The song's extraordinary second life as a sports arena staple in North America illuminates something about its fundamental character. The crowd-participation function that Part 2 performs in a stadium setting is structurally identical to the function it performed in a 1972 British discotheque: it creates a moment in which a large group of people synchronise their emotional and physical responses around a shared sound. The specific context changes, the dance floor becomes the bleachers, the dancer becomes the sports fan, but the mechanism is the same. This suggests that what "Rock And Roll Part 2" communicates is not a message but a capacity, an ability to activate collective participation that persists across radically different social contexts because it operates at a level more fundamental than cultural specificity.

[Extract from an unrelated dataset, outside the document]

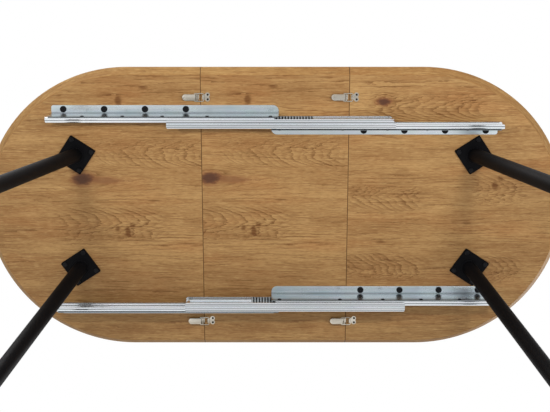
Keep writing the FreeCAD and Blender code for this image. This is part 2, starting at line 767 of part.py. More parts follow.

For Gary Glitter himself, "Rock And Roll" was the inaugural statement of an identity that had been years in construction. The song announced that a performer previously known as Paul Raven, a journeyman who had tried and failed across a decade, had been replaced by someone whose confidence in his own spectacle was total. That transformation is audible in the production, in the refusal to apologise for the song's simplicity, in the willingness to treat a massive drum sound and a one-syllable exclamation as sufficient material for a hit single. Whether or not the song's legacy has been complicated by subsequent events in Glitter's personal history, the record itself retains the quality of a beginning: a moment at which something new entered the world with enough force to persist long past its original context.